— Start —
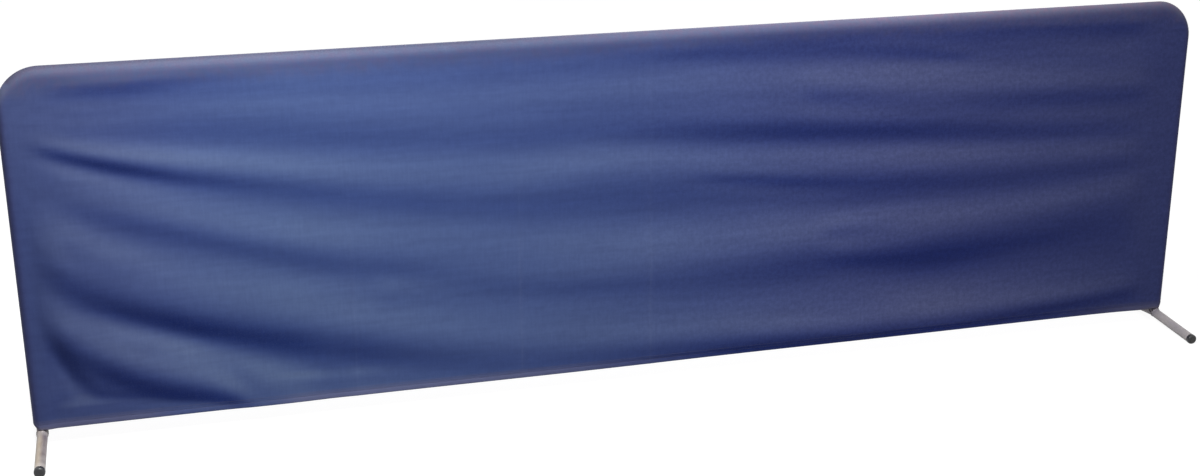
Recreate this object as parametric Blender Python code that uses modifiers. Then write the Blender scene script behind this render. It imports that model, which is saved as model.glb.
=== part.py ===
"""Table tennis barrier: a knock-down frame of round steel tube inside a cloth sleeve, on two swivelling feet.

Metres, +Z up. The front faces -Y, +X runs along the barrier, and the origin is on the floor under its middle.
Run with blender --background --python part.py, or from Blender's text editor.
"""

import math

import bmesh
import bpy
from mathutils import Matrix, Vector

# Overall size, measured over the cloth
BARRIER_WIDTH = 2.330
BARRIER_HEIGHT = 0.700
GROUND_GAP = 0.032  # floor to the cloth's lower edge: a 40 mm ball can't roll under it

# Clearances
SEAT_GAP = 0.0003  # between pieces that touch or turn in each other
CLOTH_GAP = 0.0008  # between the cloth and the tube that it is drawn over
CUT_OVERRUN = 0.002  # how far a cutter runs past what it cuts

# Frame tube, and the bottom rail that is welded between its uprights
FRAME_RADIUS = 0.0125
FRAME_WALL = 0.0012
FRAME_BEND_RADIUS = 0.062
RAIL_RADIUS = 0.010
RAIL_WALL = 0.0012
RAIL_ABOVE_MOUTH = 0.012  # from the upright's open lower end to the rail's underside

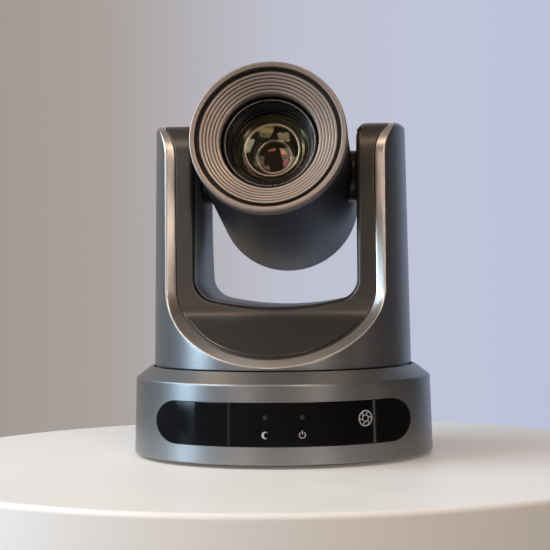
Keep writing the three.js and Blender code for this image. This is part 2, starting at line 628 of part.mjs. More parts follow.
function buildTiltDrive(yoke) {
  const at = (body, z) => alongX(body).translate([0, 0, z]);
  piece('tilt_motor', at(rod(7.6, -36.6, -14, 24), TILT_MOTOR_Z), MOTOR_BLACK, yoke);
  const pinion = pulley(0, TILT_PINION_R, -47.4, -42.4, 24).add(rod(2.0, -43, -37.0, COARSE));
  piece('tilt_pinion', at(pinion, TILT_MOTOR_Z), BRASS, yoke);
  const belt = beltLoop(0, TILT_PULLEY_R, PIVOT_Z - TILT_MOTOR_Z, TILT_PINION_R, 0.9, -46.6, -43.2);
  piece('tilt_belt', alongX(belt).translate([0, 0, PIVOT_Z]), BELT_BLACK, yoke);
}

// ---------------------------------------------------------------- head pieces
// Head profiles are [radius, distance forward of the tilt axis], turned to point forward.
function barrelRadius(forward) {
  const share = (BARREL_FRONT - forward) / (BARREL_FRONT + 42);
  return BARREL_R[0] + (BARREL_R[1] - BARREL_R[0]) * share;
}

// The barrel's outline from the front back to the tail's centre, drawn in by a wall thickness.
function tailOutline(inset, cornerSteps, capSteps) {
  const sphere = TAIL_SPHERE - inset;
  const cornerR = 5.0 - inset * 0.4;
  const side = barrelRadius(-38) - inset;
  const centreR = side - cornerR;
  const centreL = -Math.sqrt((sphere - cornerR) ** 2 - centreR ** 2);
  const end = Math.atan2(centreL, centreR);
  const corner = arcPoints(centreR, centreL, cornerR, 0, end, cornerSteps);
  const cap = [];
  for (let i = 1; i < capSteps; i += 1) {
    const angle = end + (-Math.PI / 2 - end) * i / capSteps;
    cap.push([sphere * Math.cos(angle), sphere * Math.sin(angle)]);
  }
  return [...corner, ...cap, [0, -sphere]];
}

function buildHeadShell(head) {
  const wall = BARREL_WALL;
  const front = revolveRing([
    [barrelRadius(BARREL_FRONT), BARREL_FRONT], [barrelRadius(BARREL_SEAM), BARREL_SEAM + GAP],
    [barrelRadius(BARREL_SEAM) - wall, BARREL_SEAM + GAP], [barrelRadius(BARREL_FRONT) - wall - 0.3, BARREL_FRONT],
  ], FINE);
  const hubHole = alongX(rod(HUB_R + GAP, -60, 60, MEDIUM));
  piece('head_shell', alongForward(front).subtract(hubHole), SATIN_BLACK, head);

  const outside = tailOutline(0, 3, 4);
  const inside = tailOutline(wall, 1, 2).reverse();
  const cap = revolve([...inside, [barrelRadius(BARREL_SEAM) - wall, BARREL_SEAM], [barrelRadius(BARREL_SEAM), BARREL_SEAM],
    ...outside], FINE);
  piece('head_rear_cap', alongForward(cap), SATIN_BLACK, head);
}

// The ring round the lens: a rim, a groove and a cone down to the opening.
function buildBezel(head) {
  const profile = [
    [28.9, 44], [28.9, 48.0], [32.1, 48.0], [32.1, 52.5], [31.6, 53.1], [29.8, 52.8], [29.2, 51.3], [28.1, 51.5],
    [20.3, 47.5], [20.0, 44],
  ];
  piece('front_bezel', alongForward(revolveRing(profile, FINE)), RING_BRONZE, head);
}

function buildHubs(head) {
  const hub = revolve([[0, 23], [HUB_R, 23], [HUB_R, 33.3], [AXLE_R, 33.3], [AXLE_R, 47.4], [0, 47.4]], MEDIUM);
  piece('tilt_hub_left', alongX(hub).mirror([1, 0, 0]), SATIN_BLACK, head);
  piece('tilt_hub_right', alongX(hub), SATIN_BLACK, head);
  piece('tilt_pulley', alongX(pulley(AXLE_R + GAP, TILT_PULLEY_R, -47.4, -42.4, 30)), ALUMINIUM, head);
}

const LENS_R = 17.5;
const ROD_X = 12.4;

function buildLens(head) {
  const housing = revolveRing([
    [15.4, 36.0], [LENS_R, 36.0], [LENS_R, -12], [8, -12], [8, -10.5], [15.4, -10.5], [15.4, 33.0], [11.0, 33.0],
    [11.0, 34.4], [15.4, 34.4],
  ], 36);
  piece('lens_housing', alongForward(housing), MOTOR_BLACK, head);
  const ring = revolveRing([
    [18.2, 36.3], [19.6, 36.3], [19.6, 44.0], [19.2, 44.6], [18.2, 44.6], [17.4, 43.0], [17.4, 41.4], [16.4, 40.6],
    [16.4, 36.3], [17.3, 36.3],
  ], 36);
  piece('lens_front_ring', alongForward(ring), SATIN_BLACK, head);
  const frontLens = revolve([
    [0, 35.2], [9, 35.2], [15.0, 34.8], [15.0, 37.5], [12.5, 38.9], [9.0, 40.2], [4.5, 41.0], [0, 41.2],
  ], 30);
  piece('front_lens', alongForward(frontLens), LENS_GLASS, head);

  const rods = [-ROD_X, ROD_X].map((x) => moved(alongForward(rod(1.0, -10.2, 32.7, 10)), x, 0, 0));
  piece('guide_rod_left', rods[0], STEEL, head);
  piece('guide_rod_right', rods[1], STEEL, head);

  const rodHoles = [-ROD_X, ROD_X].map((x) => moved(alongForward(rod(1.0 + GAP, -20, 50, 12)), x, 0, 0));
  const carriage = (profile) => alongForward(revolve(profile, MEDIUM)).subtract(union(rodHoles));
  piece('zoom_carriage', carriage([
    [0, 18.0], [6.5, 18.8], [14.9, 18.8], [14.9, 23.5], [9.5, 23.5], [7.0, 25.3], [0, 26.6],
  ]), MOTOR_BLACK, head);
  piece('focus_carriage', carriage([
    [0, 0.6], [4.0, 0.2], [14.9, 0.2], [14.9, 4.0], [6.5, 4.0], [4.5, 4.9], [0, 5.4],
  ]), MOTOR_BLACK, head);
  const iris = tube(5.0, 14.9, 10.8, 12.6);
  piece('iris_unit', alongForward(iris).subtract(union(rodHoles)), MOTOR_BLACK, head);
  piece('sensor_board', block([-17, 17], [14.3, 15.8], [-17, 17]), BOARD_GREEN, head);
  piece('image_sensor', block([-5, 5], [12.5, 14.0], [-4, 4]), SENSOR_GLASS, head);
  const motor = (z) => moved(alongForward(rod(3.9, 4, 19, COARSE)), 0, 0, z);
  piece('zoom_motor', motor(22.0), MOTOR_BLACK, head);
  piece('focus_motor', motor(-22.0), MOTOR_BLACK, head);
}

// ---------------------------------------------------------------- assembly
const camera = new THREE.Group();
const base = new THREE.Group();
const yoke = new THREE.Group();
const head = new THREE.Group();
yoke.rotation.z = -PAN_REST;
head.position.z = PIVOT_Z;
head.rotation.x = -TILT_REST;
yoke.add(head);
camera.add(base, yoke);

buildBaseShell(base);
buildBasePlate(base);
buildChassis(base);
buildMainBoard(base);
buildFrontElectronics(base);
buildRearPanel(base);
buildRocker(base);
buildPanDrive(base, yoke);
buildYokeShell(yoke);
buildYokeCovers(yoke);
buildMouthLining(yoke);
buildYokeFrame(yoke);
buildTiltDrive(yoke);
buildHeadShell(head);
buildBezel(head);
buildHubs(head);
buildLens(head);

export default camera;
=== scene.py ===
# The looks of a pan-tilt-zoom conference camera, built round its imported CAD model.
# Shapes are worked out in millimetres and written to Blender in metres, in the CAD frame.
# Yoke pieces are drawn in the yoke's own frame and head pieces in the lens's own frame.
import bmesh
import bpy
import json
from collections import namedtuple
from math import asin, atan2, copysign, cos, dist, pi, radians, sin, sqrt, tan
from mathutils import Matrix, Vector


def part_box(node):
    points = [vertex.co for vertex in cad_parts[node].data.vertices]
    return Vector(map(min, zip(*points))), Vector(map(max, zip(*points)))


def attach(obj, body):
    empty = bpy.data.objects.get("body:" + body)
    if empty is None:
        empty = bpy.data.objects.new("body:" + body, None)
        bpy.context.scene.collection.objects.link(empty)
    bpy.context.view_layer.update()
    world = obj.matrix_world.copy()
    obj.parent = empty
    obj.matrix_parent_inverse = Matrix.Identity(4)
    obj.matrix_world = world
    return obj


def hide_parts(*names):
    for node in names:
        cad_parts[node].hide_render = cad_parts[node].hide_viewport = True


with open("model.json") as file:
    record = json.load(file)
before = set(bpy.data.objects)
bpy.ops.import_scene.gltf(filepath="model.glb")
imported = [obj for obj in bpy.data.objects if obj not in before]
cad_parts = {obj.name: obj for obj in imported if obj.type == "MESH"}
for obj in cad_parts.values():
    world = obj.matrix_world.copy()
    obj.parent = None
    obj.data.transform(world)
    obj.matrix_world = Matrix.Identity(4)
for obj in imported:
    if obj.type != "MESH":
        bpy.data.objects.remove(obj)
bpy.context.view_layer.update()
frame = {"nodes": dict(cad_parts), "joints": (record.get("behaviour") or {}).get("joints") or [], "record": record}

# ------ places from the CAD frame
MM = 0.001
JOINTS = {joint["name"]: joint for joint in frame["joints"]}
UP = Vector((0, 0, 1))
ACROSS = Vector(JOINTS["tilt"]["axis"]).normalized()
LENS_WAY = Vector(JOINTS["zoom"]["axis"]).normalized()
PIVOT = Vector(JOINTS["tilt"]["pos_m"])


def axes_matrix(x_axis, y_axis, z_axis, origin=(0, 0, 0)):
    turn = Matrix((x_axis, y_axis, z_axis)).transposed().to_4x4()
    return Matrix.Translation(origin) @ turn


WORLD_FRAME = Matrix.Identity(4)
YOKE_FRAME = axes_matrix(ACROSS, UP.cross(ACROSS), UP)
LENS_FRAME = axes_matrix(ACROSS, ACROSS.cross(-LENS_WAY), LENS_WAY, PIVOT)
HUB_FRAMES = {
    "right": axes_matrix(UP, ACROSS.cross(UP), ACROSS, PIVOT),
    "left": axes_matrix(UP, (-ACROSS).cross(UP), -ACROSS, PIVOT),
}
SLOT_OF = {part["node"]: part["material_slot"] for part in frame["record"]["subparts"]}


def box_mm(node):
    low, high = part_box(node)
    return low / MM, high / MM


SHELL_LOW, SHELL_HIGH = box_mm("base_shell")
WINDOW_LOW, WINDOW_HIGH = box_mm("status_window")
PANEL_LOW, PANEL_HIGH = box_mm("rear_panel")
YOKE_LOW, YOKE_HIGH = box_mm("yoke_shell")

# ------ driving dimensions
BASE_R = SHELL_HIGH.x            # radius at the base's lower edge
BASE_BOTTOM = SHELL_LOW.z
BASE_TOP = SHELL_HIGH.z
BASE_BACK = SHELL_HIGH.y         # the flat back
BASE_TAPER = 0.0317
SHOULDER_Z = BASE_TOP - 4.8
RIM_R = 57.0
RIM_INNER_R = 55.9
DECK_Z = BASE_TOP - 1.3
DECK_HOLE_R = 28.0
WALL = 3.0
WINDOW_Z = (WINDOW_LOW.z, WINDOW_HIGH.z)
WINDOW_HALF_ANGLE = radians(55)
FAR = 90.0                       # beyond the base on every side, for cutting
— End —
● **Task brief**
Which lines hold the string "model"? Copy all of them from the data above.

● **Task answer**
Recreate this object as parametric Blender Python code that uses modifiers. Then write the Blender scene script behind this render. It imports that model, which is saved as model.glb.
# The looks of a pan-tilt-zoom conference camera, built round its imported CAD model.
with open("model.json") as file:
bpy.ops.import_scene.gltf(filepath="model.glb")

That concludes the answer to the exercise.